I also found a reference that I was unable to validate to an original source. I have no idea which “masters of old” he is referring. Regardless, I thought it was pretty good. It came from Philip Kapleau and “The Zen of Living and Dying”
“Masters of old advise, ‘Stick the word Death on your forehead and keep it there.”
Finally, while bouncing around the web, I found a great piece by the Dali Lama. If you want a more in-depth read I highly recommend it. I’ll leave you with this part of it.
“Our present lives, however, are not forever. But to think: “Death is the enemy” is totally wrong. Death is part of our lives. Of course, from the Buddhist viewpoint, this body is in some sense an enemy. In order to develop genuine desire for moksha – liberation – then we do need that kind of attitude: that this very birth, this body, its very nature is suffering and so we want to cease that. But this attitude can create a lot of problems. If you consider death is the enemy, then this body is also the enemy, and life as a whole is the enemy. That’s going a little bit too far.”
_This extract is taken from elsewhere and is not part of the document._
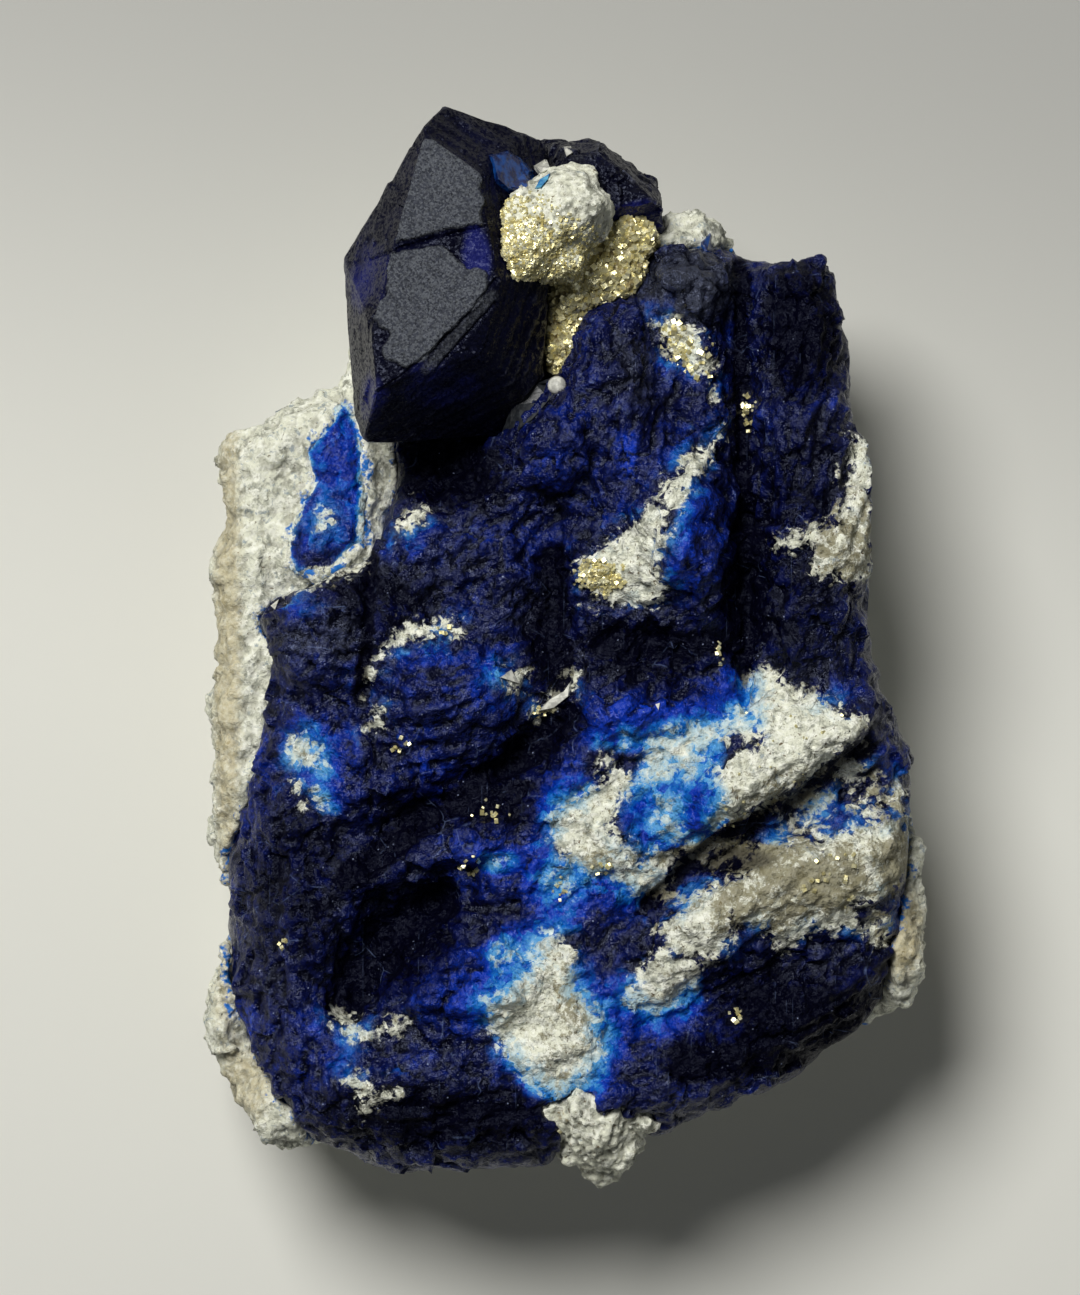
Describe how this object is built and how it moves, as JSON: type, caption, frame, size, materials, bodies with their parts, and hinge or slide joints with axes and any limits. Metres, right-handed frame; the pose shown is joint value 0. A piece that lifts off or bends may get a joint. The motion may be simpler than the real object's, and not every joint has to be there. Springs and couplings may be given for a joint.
{
  "type": "lazurite specimen",
  "caption": "Natural mineral specimen: dark blue lazurite mass and a large blunt crystal on white marble, with calcite and pyrite grown in; lies on a flat back.",
  "frame": {"origin": "middle of the specimen's outline, on the flat back of the marble", "axes": "+Z out of the display face, +Y towards the crystal end, +X to the right seen from the front"},
  "size_m": [0.0746, 0.1084, 0.0478],
  "materials": {
    "lazurite": "dark blue stone, granular and slightly glossy",
    "frosted_lazurite": "dark blue crystal faces with a fine frosting",
    "calcite": "white crumbly calcite",
    "marble": "sugary grey-white marble",
    "pyrite": "bright metallic grains"
  },
  "bodies": {
    "root": {"lazurite_mass": "lazurite", "marble_matrix": "marble", "lazurite_crystal": "frosted_lazurite", "rear_crystal": "frosted_lazurite", "calcite_nodule": "calcite", "calcite_foot": "calcite", "pyrite_aggregate": "pyrite", "calcite_vein": "calcite", "pyrite_pocket": "pyrite", "calcite_ledge": "calcite", "calcite_rib": "calcite", "calcite_patch": "calcite", "lazurite_patch": "lazurite"}
  },
  "joints": []
}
I’m far from any kind of guru or samurai and I think sticking Death on your forehead would make for a very weird tattoo. It would probably, depending on the job, cut down on job interviews. Would maybe a post-it note work? It would probably fall off a lot. I think it might also get you a visit from your office Human Resources.
Joking aside, I’ve simply found a nugget of old wisdom, a phrase that works for me and which, oddly enough, brings me peace with a daily thought process and routine. I feel blessed to have stumbled upon it. It’s a helpful reminder and it brings me focus about what is important. I share it in hopes it helps someone else down the road.